The ordering memory_order_acq_rel produces an mfence instruction on the x86. This fence will prevent the movement of the load of _interested[he] before the store to _interested[me], which could otherwise happen (and break the algorithm).[end quote]

You can read comments to this post–especially the ones by Anthony and Dmitriy, who made me eat crow. In short, the point is that the “acquire” part of memory_order_acq_rel has no meaning unless another thread writes to (“releases”) the same variable. Since only thread 0 writes to _interested[0] and only thread 1 one writes to _interested[1], this synchronization accomplished nothing (outside of the x86). Dmitriy’s implementation, which synchronizes on _victim, is correct (but I had to ask many questions before understanding Anthony’s proof of it).

Conclusion

What strikes me about this example is how non-trivial the reasoning behind this implementation was. I had to actually go through the x86 assembly to realize that I needed those and not some other ordering constraints (and I still got it wrong!). In comparison to that, the old fashioned assembly programming looks like a piece of cake.
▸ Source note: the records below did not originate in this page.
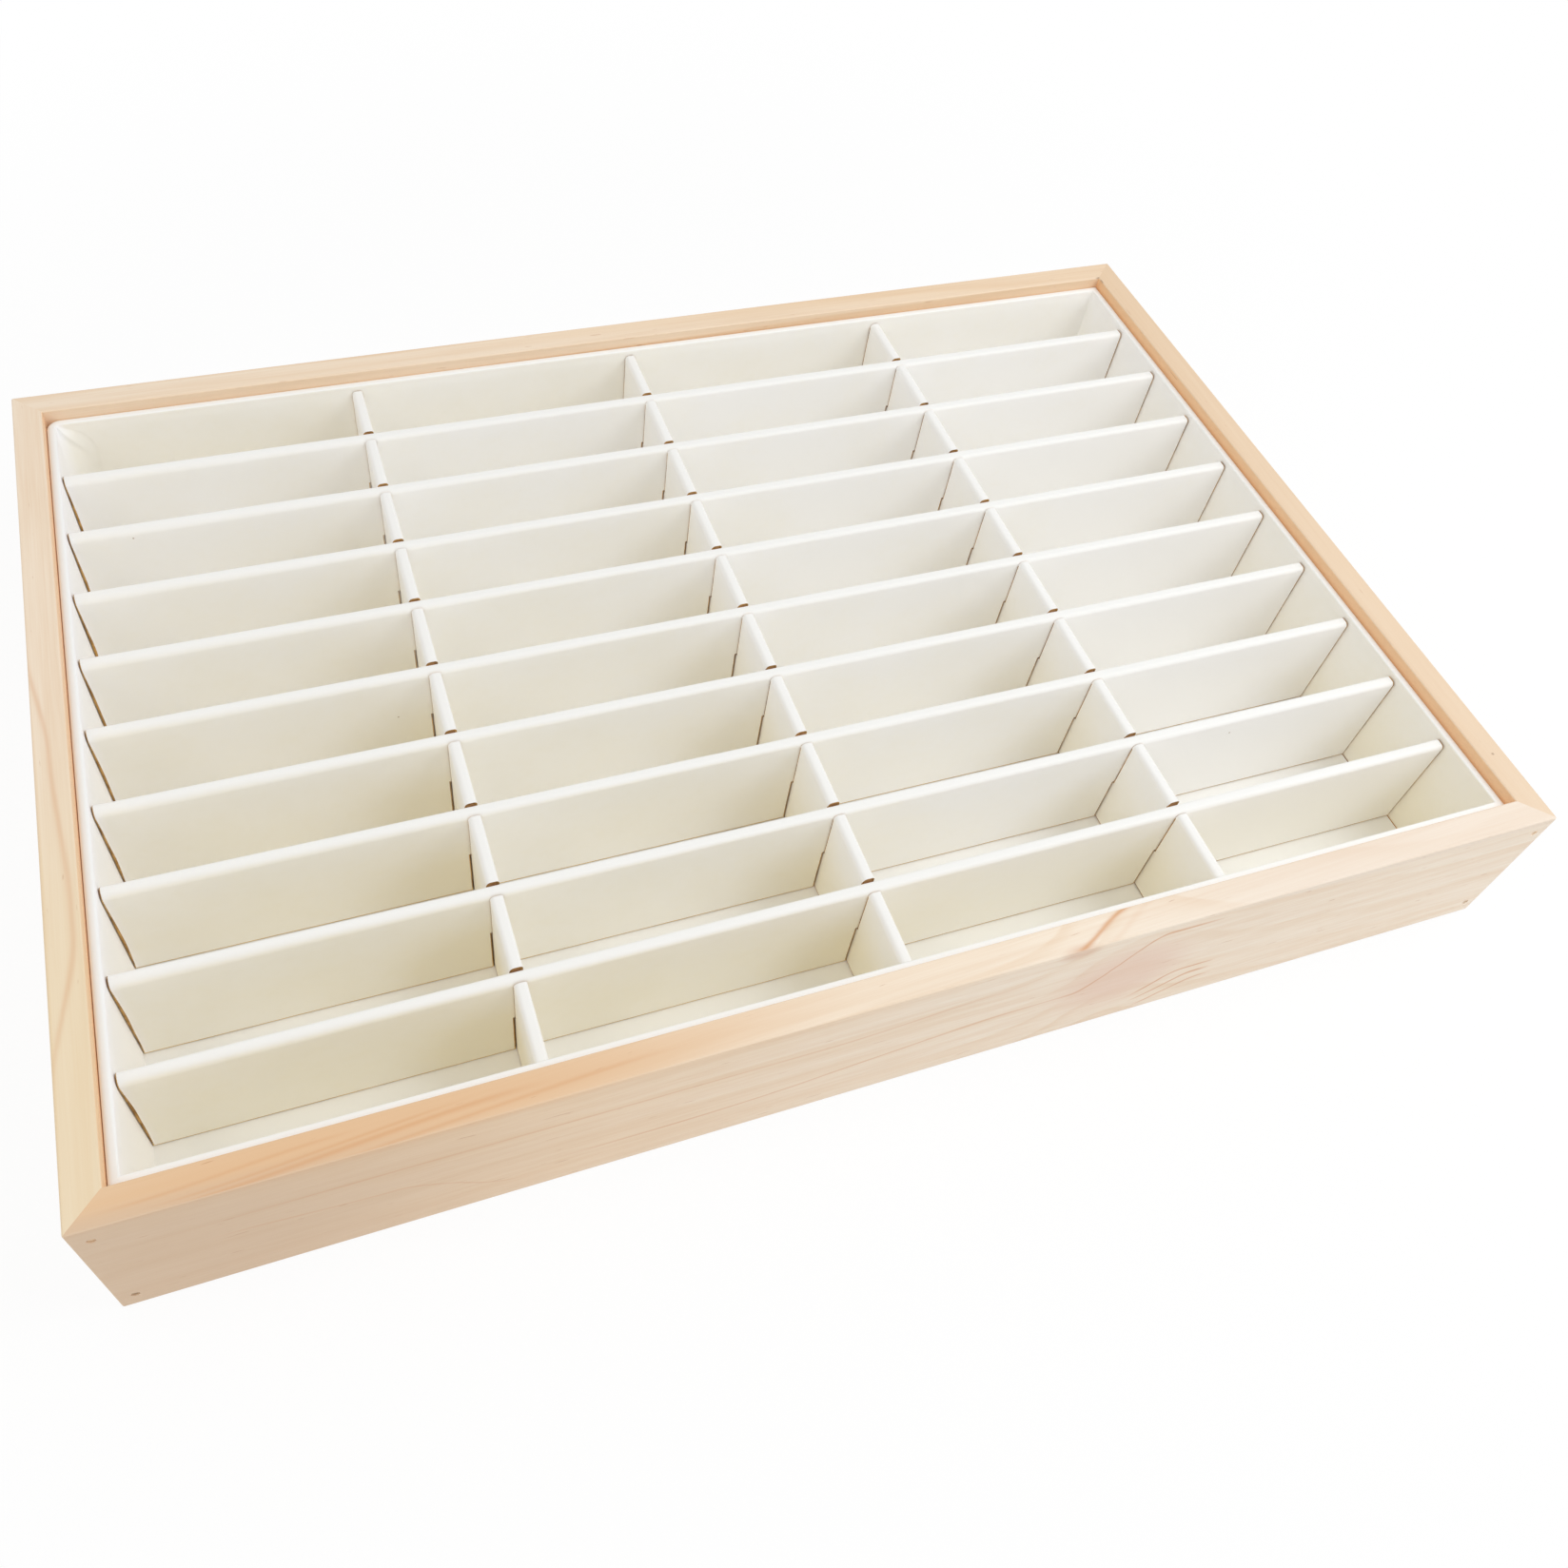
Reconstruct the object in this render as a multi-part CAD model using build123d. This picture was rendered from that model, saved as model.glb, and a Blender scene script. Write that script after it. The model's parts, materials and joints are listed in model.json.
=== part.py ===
from build123d import *
import os

# Open display tray: a mitred pine frame, a lined insert, and a grid of half-lapped dividers.
# Millimetres. The origin is on the resting plane under the tray's middle, +X runs along the long
# side, +Y towards the back and +Z up.

# Wooden frame
frame_length = 350.0
frame_width = 240.0
frame_height = 45.0
rail_thickness = 7.5
rail_edge_radius = 0.5

# Base panel, held in a groove round the inside of the rails
panel_thickness = 3.0
panel_lift = 2.8
groove_depth = 2.5
panel_edge_gap = 0.3

# Brads that pin the mitres, two at each corner
brad_diameter = 1.2
brad_length = 18.0
brad_head_diameter = 1.8
brad_head_thickness = 0.5
brad_sink = 0.4
brad_edge_distance = 5.5
brad_grip = 0.03

# Lined insert that drops into the frame
liner_gap = 0.4
liner_rim_drop = 3.0
floor_board_thickness = 2.0
wall_board_thickness = 1.2
leatherette_thickness = 0.5
rim_radius = 0.9
outer_turn_down = 14.0
soft_corner_radius = 3.4

# Dividers
compartment_rows = 10
compartment_columns = 4
core_thickness = 2.0
core_edge_radius = 0.7
divider_drop = 1.5
divider_end_gap = 0.4
slot_gap_front = 0.1
slot_gap_back = 0.65
slot_gap_side = 0.35
half_lap_slack = 0.6

# Share of a wall that a rounding on each of its two edges may take
ROUNDING_SHARE = 0.45
# How far cutting tools reach past the material
CUT_MARGIN = 5.0

# Heights above the resting plane
panel_top = panel_lift + panel_thickness
floor_board_top = panel_top + floor_board_thickness
floor_top = floor_board_top + leatherette_thickness
rim_top = frame_height - liner_rim_drop
wall_board_top = rim_top - leatherette_thickness
divider_top = rim_top - divider_drop
half_lap_height = (floor_top + divider_top) / 2

# Lengths and widths of the nested rectangles, from the outside in
frame_plan = (frame_length, frame_width)


def inset(plan, distance):
    """The plan rectangle drawn in by a distance on all four sides."""
    return plan[0] - 2 * distance, plan[1] - 2 * distance


opening_plan = inset(frame_plan, rail_thickness)
liner_plan = inset(opening_plan, liner_gap)
board_plan = inset(liner_plan, leatherette_thickness)
board_inner_plan = inset(board_plan, wall_board_thickness)
compartments_plan = inset(board_inner_plan, leatherette_thickness)
liner_wall = wall_board_thickness + 2 * leatherette_thickness
divider_thickness = core_thickness + 2 * leatherette_thickness

ON_FLOOR = (Align.CENTER, Align.CENTER, Align.MIN)


def rounding(radius, wall):
    """An edge radius, held to what its wall can carry."""
    return max(min(radius, wall * ROUNDING_SHARE), 0)


def block(plan, low, high):
    """A rectangular block of a plan size between two heights."""
    return Pos(0, 0, low) * Box(plan[0], plan[1], high - low, align=ON_FLOOR)


def corner_block(plan, low, high, corner_radius):
    """A block whose upright edge at the back left corner is rounded."""
    body = block(plan, low, high)
    upright = body.edges().filter_by(Axis.Z)
    back_left = upright.sort_by(lambda edge: edge.center().X - edge.center().Y)[0]
    return fillet(back_left, corner_radius) if corner_radius > 0 else body


def mitred_sides(ring, plan, depth):
    """Splits a rectangular ring along its four mitre planes."""
    half_x, half_y = plan[0] / 2, plan[1] / 2
    low = ring.bounding_box().min.Z - CUT_MARGIN
    height = ring.bounding_box().size.Z + 2 * CUT_MARGIN
    reach = depth + CUT_MARGIN
    out_x, out_y = half_x + CUT_MARGIN, half_y + CUT_MARGIN
    in_x, in_y = half_x - reach, half_y - reach
    wedges = {
        "front": [(-out_x, -out_y), (out_x, -out_y), (in_x, -in_y), (-in_x, -in_y)],
        "back": [(-out_x, out_y), (-in_x, in_y), (in_x, in_y), (out_x, out_y)],
        "left": [(-out_x, -out_y), (-in_x, -in_y), (-in_x, in_y), (-out_x, out_y)],
        "right": [(out_x, -out_y), (out_x, out_y), (in_x, in_y), (in_x, -in_y)],
    }
    sides = {}
    for name, corners in wedges.items():
        outline = make_face(Polyline(*corners, close=True))
        wedge = Pos(0, 0, low) * extrude(outline, amount=height, dir=(0, 0, 1))
        sides[name] = ring & wedge
    return sides


def upright_cylinder(diameter, height):
    return Cylinder(diameter / 2, height, align=ON_FLOOR)


def at_brads(shape):
    """Copies of a shape, drawn pointing up from its brad's head face, at every brad in the frame."""
    copies = []
    brad_x = frame_length / 2 - rail_thickness / 2
    for side_x in (-1, 1):
        for side_y in (-1, 1):
            for height in (brad_edge_distance, frame_height - brad_edge_distance):
                place = Pos(side_x * brad_x, side_y * frame_width / 2, height)
                copies.append(place * Rot(90 * side_y, 0, 0) * shape)
    return copies


def corner_brads():
    """Headed brads, sunk a little below the face of the front and back rails."""
    head = Pos(0, 0, brad_sink) * upright_cylinder(brad_head_diameter, brad_head_thickness)
    shank = Pos(0, 0, brad_sink) * upright_cylinder(brad_diameter, brad_length)
    return at_brads(head + shank)


def brad_holes():
    """What each brad takes out of the wood: a tight hole, and an open pocket for the sunk head."""
    tight = upright_cylinder(brad_diameter - 2 * brad_grip, brad_sink + brad_length)
    pocket = upright_cylinder(brad_head_diameter, brad_sink + brad_head_thickness)
    return at_brads(tight + pocket)


def rails():
    """The pine frame: eased edges, a groove for the base panel, brad holes and mitred corners."""
    outside = block(frame_plan, 0, frame_height)
    ring = outside - block(opening_plan, -CUT_MARGIN, frame_height + CUT_MARGIN)
    flat = ring.edges().filter_by(GeomType.LINE)
    level_edges = flat.filter_by(Plane.XY)
    outer_uprights = flat.filter_by(Axis.Z).group_by(lambda edge: abs(edge.center().X))[-1]
    lip = min(rail_thickness, panel_lift)
    ring = fillet(level_edges + outer_uprights, rounding(rail_edge_radius, lip))
    ring -= block(inset(opening_plan, -groove_depth), panel_lift, panel_top)
    for hole in brad_holes():
        ring -= hole
    return mitred_sides(ring, frame_plan, rail_thickness)


def base_panel():
    return block(inset(opening_plan, panel_edge_gap - groove_depth), panel_lift, panel_top)


def top_rounded(body, radius):
    """A body with every edge round its top face rounded."""
    return fillet(body.faces().sort_by(Axis.Z)[-1].edges(), radius) if radius > 0 else body


def wall_ring(outer_plan, wall, low, high, corner_radius, edge_radius):
    """A closed wall with a rounded rim and one soft upright corner at the back left."""
    hollow = corner_block(inset(outer_plan, wall), low - CUT_MARGIN, high + CUT_MARGIN,
                          max(corner_radius - wall, 0))
    ring = corner_block(outer_plan, low, high, corner_radius) - hollow
    return top_rounded(ring, rounding(edge_radius, wall))


def wall_board_ring():
    return wall_ring(board_plan, wall_board_thickness, floor_board_top, wall_board_top,
                     soft_corner_radius - leatherette_thickness,
                     rim_radius - leatherette_thickness)


def liner_wall_wrap():
    """Leatherette up the inside of the wall boards, over their rims and a little way down outside."""
    wrap = wall_ring(liner_plan, liner_wall, floor_board_top, rim_top, soft_corner_radius, rim_radius)
    wrap -= wall_board_ring()
    bare_top = rim_top - outer_turn_down
    bare = block(inset(liner_plan, -CUT_MARGIN), floor_board_top - CUT_MARGIN, bare_top)
    kept = corner_block(board_plan, floor_board_top - CUT_MARGIN, bare_top + CUT_MARGIN,
                        soft_corner_radius - leatherette_thickness)
    return wrap - (bare - kept)


def upright_strip(length, thickness, top, edge_radius):
    """A board along X standing on the floor, with the two long edges of its top rounded."""
    body = block((length, thickness), floor_top, top)
    long_top = body.edges().filter_by(Axis.X).group_by(Axis.Z)[-1]
    return fillet(long_top, rounding(edge_radius, thickness))


def divider(length, slots):
    """A fibreboard core and the leatherette folded over it, both cut by the same slots."""
    core = upright_strip(length, core_thickness, divider_top - leatherette_thickness, core_edge_radius)
    wrapped = upright_strip(length, divider_thickness, divider_top,
                            core_edge_radius + leatherette_thickness)
    wrap = wrapped - core
    for slot in slots:
        core -= slot
        wrap -= slot
    return core, wrap


def slot_at(along, gap_before, gap_after, low, high):
    """A slot through a divider, for one that crosses it at a place along its length."""
    width = divider_thickness + gap_before + gap_after
    middle = along + (gap_after - gap_before) / 2
    return Pos(middle, 0, 0) * block((width, divider_thickness + CUT_MARGIN), low, high)


def evenly_spaced(inner_size, count):
    """Middles of the dividers that part an inner size into equal compartments."""
    pitch = (inner_size + divider_thickness) / count
    return [pitch * (place - count / 2) for place in range(1, count)]


column_lines = evenly_spaced(compartments_plan[0], compartment_columns)
row_lines = evenly_spaced(compartments_plan[1], compartment_rows)


def long_divider(y):
    """Runs the whole length, with slots open at the bottom that straddle the cross dividers."""
    slots = [slot_at(x, slot_gap_side, slot_gap_side, floor_top - CUT_MARGIN,
                     half_lap_height + half_lap_slack / 2) for x in column_lines]
    core, wrap = divider(compartments_plan[0] - 2 * divider_end_gap, slots)
    return Pos(0, y, 0) * core, Pos(0, y, 0) * wrap


def cross_divider(x):
    """Runs front to back, with slots open at the top that take the long dividers."""
    slots = [slot_at(y, slot_gap_front, slot_gap_back, half_lap_height - half_lap_slack / 2,
                     divider_top + CUT_MARGIN) for y in row_lines]
    core, wrap = divider(compartments_plan[1] - 2 * divider_end_gap, slots)
    turn = Pos(x, 0, 0) * Rot(0, 0, 90)
    return turn * core, turn * wrap


def all_pieces():
    pieces = {"base_panel": base_panel(), "corner_brads": Compound(children=corner_brads())}
    for side, rail in rails().items():
        pieces[side + "_rail"] = rail
    for side, board in mitred_sides(wall_board_ring(), board_plan, wall_board_thickness).items():
        pieces["liner_" + side + "_board"] = board
    pieces["liner_floor_board"] = corner_block(board_plan, panel_top, floor_board_top,
                                               soft_corner_radius - leatherette_thickness)
    pieces["liner_floor_wrap"] = corner_block(compartments_plan, floor_board_top, floor_top,
                                              max(soft_corner_radius - liner_wall, 0))
    pieces["liner_wall_wrap"] = liner_wall_wrap()
    for number, x in enumerate(column_lines, 1):
        core, wrap = cross_divider(x)
        pieces["cross_divider_" + str(number) + "_core"] = core
        pieces["cross_divider_" + str(number) + "_wrap"] = wrap
    for number, y in enumerate(reversed(row_lines), 1):
        core, wrap = long_divider(y)
        pieces["long_divider_" + str(number) + "_core"] = core
        pieces["long_divider_" + str(number) + "_wrap"] = wrap
    return pieces


os.makedirs("parts", exist_ok=True)
for node, shape in all_pieces().items():
    export_step(shape, "parts/" + node + ".step")
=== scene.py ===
import json
import math
from collections import namedtuple

import bpy
from mathutils import Matrix, Vector, noise

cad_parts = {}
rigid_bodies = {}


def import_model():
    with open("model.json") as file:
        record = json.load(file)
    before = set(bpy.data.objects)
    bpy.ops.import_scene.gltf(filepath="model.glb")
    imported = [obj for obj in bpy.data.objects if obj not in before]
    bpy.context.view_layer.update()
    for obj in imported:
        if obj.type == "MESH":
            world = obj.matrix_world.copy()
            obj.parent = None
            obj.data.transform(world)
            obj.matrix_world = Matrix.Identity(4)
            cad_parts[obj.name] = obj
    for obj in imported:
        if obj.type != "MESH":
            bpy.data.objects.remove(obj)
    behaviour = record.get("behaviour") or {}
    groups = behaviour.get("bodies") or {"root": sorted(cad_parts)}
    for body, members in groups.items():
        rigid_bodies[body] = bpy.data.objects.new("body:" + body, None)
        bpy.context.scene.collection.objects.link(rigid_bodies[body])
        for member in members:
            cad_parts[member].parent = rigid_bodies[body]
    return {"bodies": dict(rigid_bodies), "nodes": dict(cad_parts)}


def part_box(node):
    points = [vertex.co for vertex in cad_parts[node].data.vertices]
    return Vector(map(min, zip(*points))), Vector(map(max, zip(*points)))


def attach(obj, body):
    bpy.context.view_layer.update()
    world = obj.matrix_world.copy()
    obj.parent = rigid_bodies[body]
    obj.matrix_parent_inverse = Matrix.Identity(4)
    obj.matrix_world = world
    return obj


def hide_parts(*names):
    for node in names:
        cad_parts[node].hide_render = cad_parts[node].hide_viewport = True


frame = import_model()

MM = 0.001

# Sizes and counts repeated from the part's source, in millimetres
LINER_WALL = 2.2
TURN_DOWN = 14.0
SOFT_CORNER_RADIUS = 3.4
HALF_LAP_SLACK = 0.6
SLOT_GAP_FRONT = 0.1
SLOT_GAP_BACK = 0.65
SLOT_GAP_SIDE = 0.35
COLUMN_PITCH = 83.2
CROSS_NUMBERS = range(1, 4)
LONG_NUMBERS = range(1, 10)

X_AXIS = (1.0, 0.0, 0.0)
Y_AXIS = (0.0, 1.0, 0.0)
Z_AXIS = (0.0, 0.0, 1.0)
LEFTWARDS = (-1.0, 0.0, 0.0)
FRONTWARDS = (0.0, -1.0, 0.0)
WHITE = (1.0, 1.0, 1.0, 1.0)


def clear_stray_objects():
    """Removes whatever the start-up file holds besides the frame."""
    kept = set(frame["nodes"].values()) | set(frame["bodies"].values())
    for thing in list(bpy.data.objects):
        if thing not in kept:
            bpy.data.objects.remove(thing)


clear_stray_objects()
bpy.context.view_layer.update()


def box_mm(node):
    """A node's lowest and highest corner, in millimetres."""
    low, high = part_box(node)
    return low / MM, high / MM


def add_object(name, data):
    """A new object in the scene, with its mesh, camera or lamp."""
    made = bpy.data.objects.new(name, data)
    bpy.context.scene.collection.objects.link(made)
    return made


def srgb(red, green, blue):
    """A colour given in 0 to 255 display values, as the shader's linear values."""
    linear = []
    for value in (red, green, blue):
        share = value / 255
        linear.append(share / 12.92 if share <= 0.04045 else ((share + 0.055) / 1.055) ** 2.4)
    return (*linear, 1.0)


# Node trees


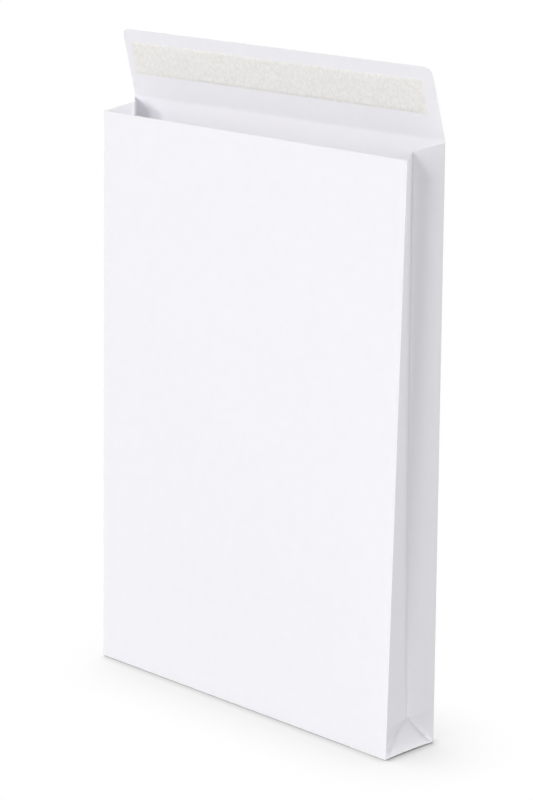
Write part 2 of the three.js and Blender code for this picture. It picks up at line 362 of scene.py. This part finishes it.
# %% Place a point of the flap
FLAP_LEAN = math.radians(14)
FLAP_TAPER = 1 * MM


def panel_lean(side):
    back = side["lean"] + (side["mouth"] - DEPTH) / 2
    return -math.atan2(back, HEIGHT)


def crease():
    folds = section(1)
    right, left = folds[FAR_PANEL], folds[FAR_PANEL + 1]
    along = (right - left).normalized()
    return left, right, Vector((-along.y, along.x, 0)).normalized()


CREASE_LEFT, CREASE_RIGHT, CREASE_BACK = crease()


def up_paper(lean):
    return Vector((0, 0, math.cos(lean))) - CREASE_BACK * math.sin(lean)


FLAP_NEAR = -CREASE_BACK * math.cos(FLAP_LEAN) - Vector((0, 0, math.sin(FLAP_LEAN)))


def on_flap(across, up, stand=0.0):
    """A point of the flap: across from its left end, up from the crease, stand off its middle."""
    share = across / WIDTH
    first = up_paper(lerp(panel_lean(LEFT), panel_lean(RIGHT), share))
    then = up_paper(FLAP_LEAN)
    at = CREASE_LEFT.lerp(CREASE_RIGHT, share)
    return at + first * up + (then - first) * ramp(up - CREASE / 2, CREASE / 2) + FLAP_NEAR * stand


def flap_inset(up):
    past = max(up - (FLAP - FLAP_CORNER), 0)
    rounding = FLAP_CORNER - math.sqrt(max(FLAP_CORNER**2 - past**2, 0))
    return FLAP_TAPER * up / FLAP + rounding


def flap_point(column, v):
    _, share, bends = column
    half = WIDTH / 2
    from_middle = half - share * WIDTH - bends * FOLD_REACH
    up = v - HEIGHT
    return on_flap(half + from_middle * (half - flap_inset(up)) / half, up)


print("crease, mm:", [tuple(round(c / MM, 1) for c in at) for at in (CREASE_LEFT, CREASE_RIGHT)])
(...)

Any time you deviate from sequential consistency, you increase the complexity of the problem by orders of magnitude.

Microsoft volatile

No, I’m not talking about the stock market. I mentioned before that C++ volatile has nothing to do with multithreading. This is not entirely true because some compiler vendors took the liberty to add non-standard semantics to volatile (out of pure desperation, since they had to support multi-processor code, and pre-0x C++ offered no help in this area). This new semantics, at least in the case of Microsoft compilers, did not include sequential consistency. Instead it guaranteed acquire and release semantics (which, on the x86, didn’t result in any fencing). So, although the publication pattern will work on a Microsoft compiler with volatile variables, the Peterson lock won’t! I thought that was an interesting piece of trivia.